B. Translation Layer
- APIs convert user-defined circuits into intermediate representations (IRs) like OpenQASM or Quil.
- The job is then compiled and optimized for a specific hardware backend.
C. Execution Layer
- The quantum job is scheduled on real quantum processors or simulators.
- Results are returned via the API and displayed in the user interface.
This flow touches numerous points of vulnerability, particularly where classical control systems intersect with quantum hardware.
2. Key Security Threats to Quantum APIs
Understanding the threats is the foundation of any security strategy:
- Unauthorized Access: Attackers exploit weak authentication to submit unauthorized jobs or retrieve quantum data.
- Code Injection: Malicious quantum jobs are crafted to consume resources or crash the compiler/scheduler.
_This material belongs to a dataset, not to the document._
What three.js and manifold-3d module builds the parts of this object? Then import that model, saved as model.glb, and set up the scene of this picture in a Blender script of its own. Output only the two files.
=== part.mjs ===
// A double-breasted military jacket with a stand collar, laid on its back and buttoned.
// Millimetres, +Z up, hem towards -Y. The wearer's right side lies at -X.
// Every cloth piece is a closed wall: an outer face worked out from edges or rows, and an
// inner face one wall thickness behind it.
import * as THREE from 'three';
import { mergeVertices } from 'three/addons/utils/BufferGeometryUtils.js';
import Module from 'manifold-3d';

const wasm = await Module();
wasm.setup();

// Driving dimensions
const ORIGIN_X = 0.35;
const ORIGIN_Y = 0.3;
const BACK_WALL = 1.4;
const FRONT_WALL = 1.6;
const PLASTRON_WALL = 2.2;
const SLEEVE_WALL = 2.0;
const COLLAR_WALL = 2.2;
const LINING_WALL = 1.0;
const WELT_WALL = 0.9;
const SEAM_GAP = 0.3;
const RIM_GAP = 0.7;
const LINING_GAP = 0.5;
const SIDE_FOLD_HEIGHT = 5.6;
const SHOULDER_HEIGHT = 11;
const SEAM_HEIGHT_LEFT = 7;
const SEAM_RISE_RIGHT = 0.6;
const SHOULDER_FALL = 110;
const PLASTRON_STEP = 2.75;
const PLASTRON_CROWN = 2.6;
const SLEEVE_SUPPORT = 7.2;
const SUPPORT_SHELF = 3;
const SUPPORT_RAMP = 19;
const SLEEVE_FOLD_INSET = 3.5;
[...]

- Man-in-the-Middle (MitM): Intercepting or modifying API calls during transmission.
- Job Hijacking or Spoofing: Submitting jobs under someone else’s credentials or manipulating job queues.
- Denial of Service (DoS): Submitting malformed or high-complexity circuits to overwhelm backend systems.
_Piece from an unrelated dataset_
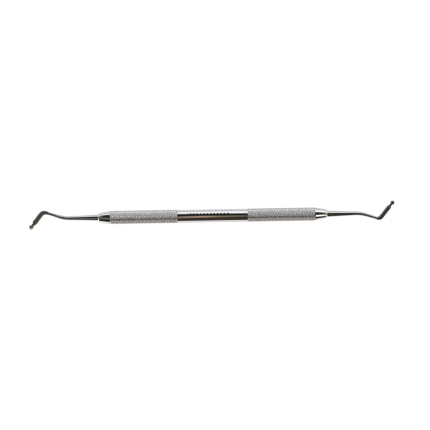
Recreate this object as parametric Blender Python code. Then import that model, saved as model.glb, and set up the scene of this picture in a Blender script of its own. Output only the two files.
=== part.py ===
"""A double-ended dental hand instrument, in metres, with +Z up.

The handle is hollow. A thin core tube carries a polished centre band and two knurled grips, and a tapered collar
is pressed into each end of the tube, where it traps the grip against the band. Each collar holds the tang of a
tapered shank, and a ring of braze seals the joint. The shank bends twice in the XY plane and carries a dark tip
with a neck and a ball end.

The origin is the middle of the handle's axis. +X runs along the handle towards the smaller tip. Each end is drawn
pointing along +X, and the larger end is then turned half a turn about Z.
"""

from dataclasses import dataclass
from math import asin, cos, pi, radians, sin, tan

import bmesh
import bpy
from mathutils import Vector

MM = 0.001

# Fits and edges
GAP = 0.03 * MM
EDGE = 0.12 * MM

# Handle, along X from its middle
BAND_HALF_LENGTH = 16.6 * MM
BAND_RADIUS = 3.0 * MM
GRIP_END = 48.0 * MM
GRIP_RADIUS = 3.125 * MM
SLEEVE_BORE_RADIUS = 2.53 * MM
CORE_RADIUS = 2.5 * MM
CORE_BORE_RADIUS = 2.1 * MM

# Collars
COLLAR_END = 53.5 * MM
COLLAR_LAND = 0.5 * MM
COLLAR_BIG_RADIUS = 2.98 * MM
COLLAR_SMALL_RADIUS = 2.12 * MM
SPIGOT_LENGTH = 10.0 * MM
SPIGOT_RADIUS = CORE_BORE_RADIUS - GAP
COLLAR_BORE_RADIUS = 1.55 * MM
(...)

- Quantum Side-channel Exploits: Using runtime behavior of circuits to infer backend configuration or other users’ jobs.
3. Securing API Access: Authentication and Authorization
A. Multi-Factor Authentication (MFA)
- Ensures that API access requires multiple proofs of identity (e.g., password + OTP or biometric token).
- Applied on developer portals and CLI-based interfaces.
B. API Key Management
- API tokens should be issued per user/project and rotated frequently.
- Keys should be scoped to limit access (e.g., read-only, job-submit-only).
C. OAuth2 and OpenID Connect Integration
- These standard frameworks enable secure, delegated access and integration with enterprise IAM systems.
- Allows fine-grained permission control over quantum resources.
D. Role-Based Access Control (RBAC)
- Access to quantum operations and APIs is controlled based on user roles:
- Viewer: Access to results only.
- Developer: Job submission and retrieval.
- Administrator: Full access, including backend settings and scheduling.
4. Secure Communication and Data Integrity
A. TLS Encryption
- All API calls must be secured using TLS 1.3 or higher.
- Prevents MitM attacks and protects circuit data in transit.
B. Payload Signing
- Quantum job payloads can be signed using cryptographic signatures to:
- Ensure job authenticity.
- Prevent tampering during transmission.
C. Job Hashing for Verification
- Each quantum job should have a unique hash (e.g., SHA-256).
- Backend and frontend systems verify job integrity by comparing hashes pre- and post-execution.
5. Circuit Validation and Sandbox Execution
A. Pre-execution Validation
- All submitted quantum circuits must pass:
- Syntax checks: Ensure compliance with OpenQASM, Quil, or other IR formats.
- Resource checks: Limit qubit count, gate depth, and runtime.
- Logic analysis: Flag potentially malicious behavior, like excessive loops or recursive gate nesting.
B. Quantum Job Sandbox
- Use simulation backends to test user-submitted circuits before allowing access to physical quantum processors.
- Prevents misuse of expensive quantum resources or backend crashes.
6. Rate Limiting and Quota Enforcement
Quantum systems are scarce and costly. To prevent abuse:
- Rate limiting restricts how many API calls or job submissions a user can perform within a time window.
- Quota systems define how many real backend executions a user is allowed based on:
- Subscription level.
- Organizational policies.
- Usage history.
Systems should auto-flag users exceeding thresholds and alert admins.
7. Audit Logging and Real-Time Monitoring
Logging every interaction with the API is critical:
- Log API endpoints called, time of access, job content hash, execution backend, and returned results.
- Use centralized logging (e.g., Splunk, ELK stack) to monitor unusual patterns.
Integrate SIEM (Security Information and Event Management) to detect:
- Anomalous job submission patterns.
- Logins from unexpected geolocations.
- API abuse or quota violations.
8. API Versioning and Deprecation Security
Quantum SDKs and APIs evolve. Poorly managed transitions can lead to security holes.
- Versioned APIs must run in parallel without breaking changes.
- Deprecated APIs should:
- Be phased out with advanced warnings.
- Disable insecure operations (e.g., unauthenticated GETs).
- Log all deprecation-phase usage for review.
9. Interface Hardening: Web Portals, SDKs, and CLIs
A. Secure SDK Packaging
- SDKs (Qiskit, Cirq, Braket SDK) should be digitally signed.
- Distribute only via secure package managers (e.g., pip with TLS, npm with checksum verification).
B. Command-Line Tool (CLI) Security
- Disable saving API tokens or secrets in plaintext config files.
- Implement local encryption (e.g., using OS keyrings or hardware security modules).
C. Web Portal Controls
- CAPTCHA on login and submission forms.
- Browser-based session management with auto timeouts.
- Enforce content security policies to prevent cross-site scripting (XSS).
10. Post-Quantum Cryptographic Safeguards
Eventually, quantum systems could be used to break classical encryption. To stay ahead:
- Adopt post-quantum cryptographic (PQC) algorithms (e.g., lattice-based, hash-based) for key exchanges and job signatures.
- Ensure API libraries can support hybrid cryptography: classical + PQC.
- Secure job metadata and payload signatures against future quantum attacks.